Cancellation of licences held illegal

The Delhi High Court last week quashed the order passed by the controller general under the Offshore Areas Mineral (Development and Regulation) Act, whereby he cancelled all exploration licences granted to several mining companies. The cancellation was justified by the Ministry of Mines on the ground that some blocks were overlapping with the onshore area, and thus prohibited under the Coastal Regulation Zone (CRZ) rules. In this batch of petitions led by Standard Metalloys Ltd vs Union of India, the firms argued that they were not given an opportunity to present their case and the CRZ argument was an “eyewash”. The court rejected the argument of the authorities regarding the overlapping of CRZ area, after examining the rules. Moreover, they had already examined the issue while executing the exploration licences in favour of the firms. The judgment said: “The issue of overlapping of some blocks is nothing but an afterthought and the reasons have been manufactured to somehow cancel the grants so that the same can be re-allocated/re-granted.” The court directed the controller general to execute the exploration licences in favour of the companies within a month.

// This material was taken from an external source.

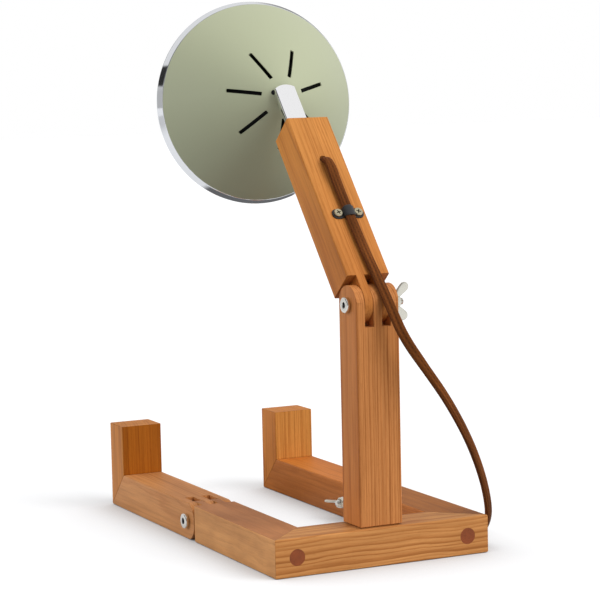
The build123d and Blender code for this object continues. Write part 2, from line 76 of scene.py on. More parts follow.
# Camera, behind the lamp and to its own left
viewpoint = {
    "place": (0.84926, 1.64954, 0.41816),
    "right": (-0.90163, 0.43194, -0.02210),
    "up": (-0.06470, -0.08419, 0.99435),
    "lens": 133.366,
}


def placeCamera():
    data = bpy.data.cameras.new("camera")
    data.lens, data.sensor_width = viewpoint["lens"], 36
    data.clip_start, data.clip_end = 0.05, 60
    camera = bpy.data.objects.new("camera", data)
    scene.collection.objects.link(camera)
    right, up = Vector(viewpoint["right"]).normalized(), Vector(viewpoint["up"]).normalized()
    turn = Matrix((right, up, right.cross(up))).transposed()
    camera.matrix_world = Matrix.Translation(viewpoint["place"]) @ turn.to_4x4()
    scene.camera = camera


placeCamera()


# Frames of the moving parts, as 4x4 arrays in metres
lean = {"neck": 40.5, "arm": -8.33, "head": 53.8, "elbow": 0.2203, "armOffset": -0.0039, "pin": 0.23685,
        "pinRise": 0.0049, "pinSetback": 0.00396}


def turned(angle, axis):
    return np.array(Matrix.Rotation(radians(angle), 4, axis))


def shifted(x, y, z):
    return np.array(Matrix.Translation((x, y, z)))


elbowFrame = shifted(0, 0, lean["elbow"])
neckFrame = elbowFrame @ turned(lean["neck"], "X")
armFrame = neckFrame @ shifted(0, lean["armOffset"], 0) @ turned(lean["arm"], "Z")
headFrame = armFrame @ shifted(0, 0, lean["pin"]) @ turned(lean["head"], "X")
headFrame = headFrame @ shifted(0, -lean["pinRise"], -lean["pinSetback"])


def inFrame(matrix, points):
    return points @ matrix[:3, :3].T + matrix[:3, 3]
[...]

Tea Board loses claim over Darjeeling tag

The Tea Board of India last week lost a nine-year-old dispute over the use of the word ‘Darjeeling’ by ITC Ltd, which has a ‘Darjeeling Lounge’ in Kolkata’s Sonar Bangla hotel. The board claimed that the use of the place name violated the Trade Marks Act and the Geographical Indications of Goods Act and confused the public. It has guaranteed that Darjeeling tea is 100 per cent originated from Darjeeling district of West Bengal. The Calcutta High Court rejected the board’s prayer for a permanent bar against the hotel using the word. The judgment listed 20 questions to be considered, and in a detailed judgment, decided all against the board on the ground that it has not produced adequate evidence to prove its allegations. Further, the court imposed a cost of Rs 1 lakh on the board for raising a “frivolous” issue. ITC then requested the court to donate the amount to the high court legal aid committee.